Exercise objective: Please quote the material exactly, every line of it.

Scripts that build objects:
##########

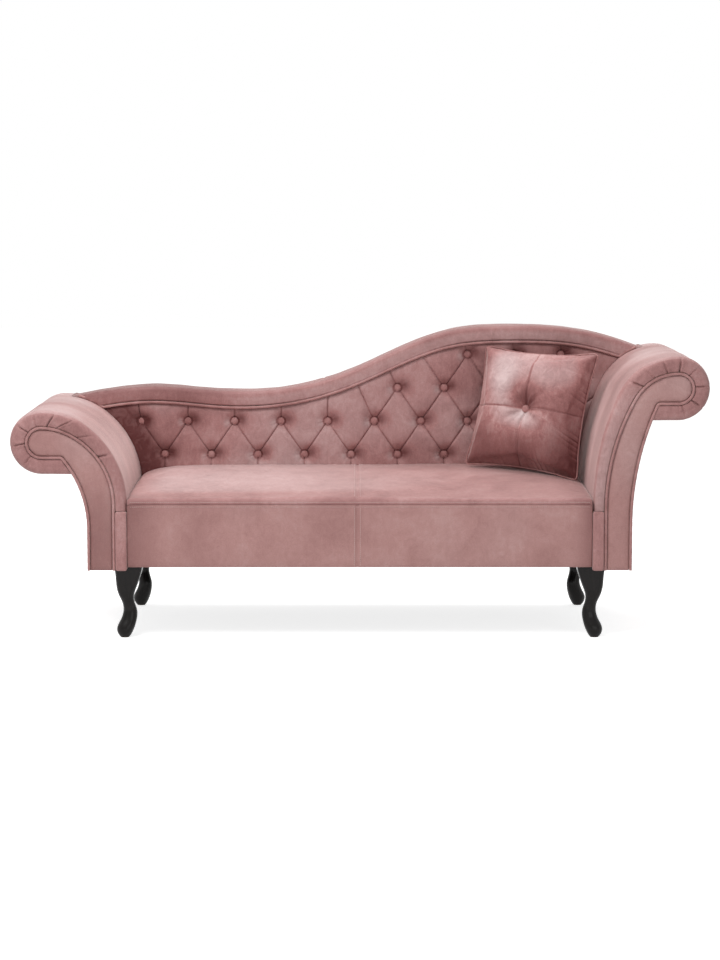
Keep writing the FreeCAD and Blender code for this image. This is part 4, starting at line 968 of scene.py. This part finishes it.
def back_welt():
    """The cord under the rail, along the lowered line of the top and over the arms' crowns."""
    line = resample(BACK_CURVE, 760)
    line = line[(line[:, 0] > BACK_LINE[0, 0] + 0.02) & (line[:, 0] < BACK_LINE[-1, 0] - 0.02)]
    z = on_arms(line[:, 0], line[:, 1] - BACK_WELT_DROP, 0.0036)
    path = np.stack([line[:, 0], np.full(len(line), BACK_WELT_Y), z], -1)
    return piped("back_velvet_welt", path, BACK_WELT_RADIUS, False, "back_welt")


def outer_back():
    """Plain cloth stretched over the rear, very slightly full in the middle."""
    x, z = back_domain(90, 220, 0.1885, 0.0450, 0.0008)
    u = np.clip((HALF_SEAT - np.abs(x)) / 0.03, 0, 1)
    full = 0.0022 * u + wobble(x, 0, z, 0.06, 41) * 0.0005
    obj = closed_sheet("outer_velvet_back", x, COVER_Y + full, z, 0.2968, ROSE_SOFT)
    return settle(obj, "pink_velvet", "back_outer_cover", fill=0.7)


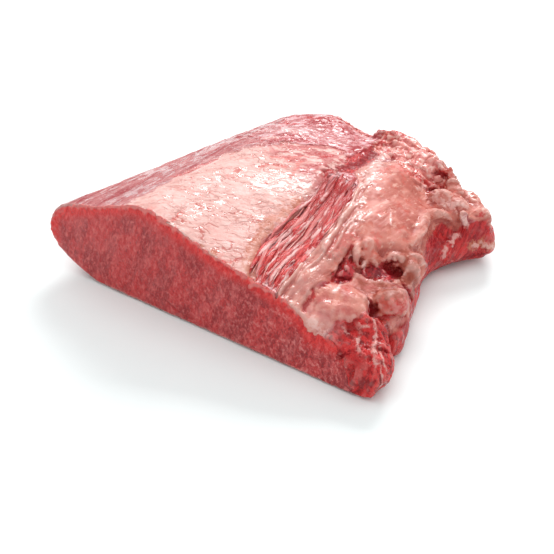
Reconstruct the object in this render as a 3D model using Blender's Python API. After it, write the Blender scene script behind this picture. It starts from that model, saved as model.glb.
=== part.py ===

##########

Response below:
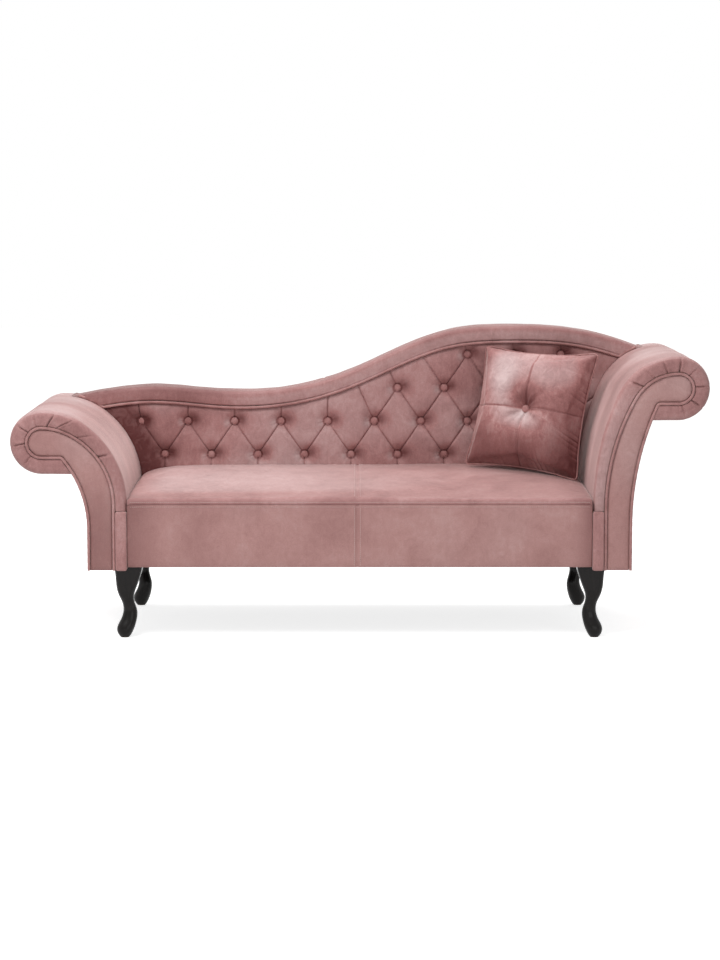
Keep writing the FreeCAD and Blender code for this image. This is part 4, starting at line 968 of scene.py. This part finishes it.
def back_welt():
    """The cord under the rail, along the lowered line of the top and over the arms' crowns."""
    line = resample(BACK_CURVE, 760)
    line = line[(line[:, 0] > BACK_LINE[0, 0] + 0.02) & (line[:, 0] < BACK_LINE[-1, 0] - 0.02)]
    z = on_arms(line[:, 0], line[:, 1] - BACK_WELT_DROP, 0.0036)
    path = np.stack([line[:, 0], np.full(len(line), BACK_WELT_Y), z], -1)
    return piped("back_velvet_welt", path, BACK_WELT_RADIUS, False, "back_welt")


def outer_back():
    """Plain cloth stretched over the rear, very slightly full in the middle."""
    x, z = back_domain(90, 220, 0.1885, 0.0450, 0.0008)
    u = np.clip((HALF_SEAT - np.abs(x)) / 0.03, 0, 1)
    full = 0.0022 * u + wobble(x, 0, z, 0.06, 41) * 0.0005
    obj = closed_sheet("outer_velvet_back", x, COVER_Y + full, z, 0.2968, ROSE_SOFT)
    return settle(obj, "pink_velvet", "back_outer_cover", fill=0.7)


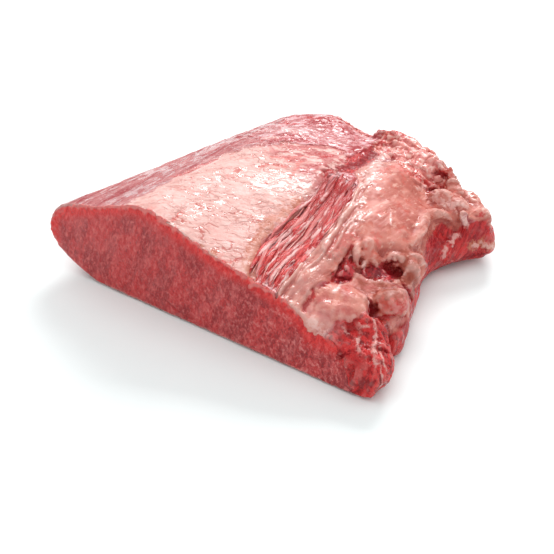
Reconstruct the object in this render as a 3D model using Blender's Python API. After it, write the Blender scene script behind this picture. It starts from that model, saved as model.glb.
=== part.py ===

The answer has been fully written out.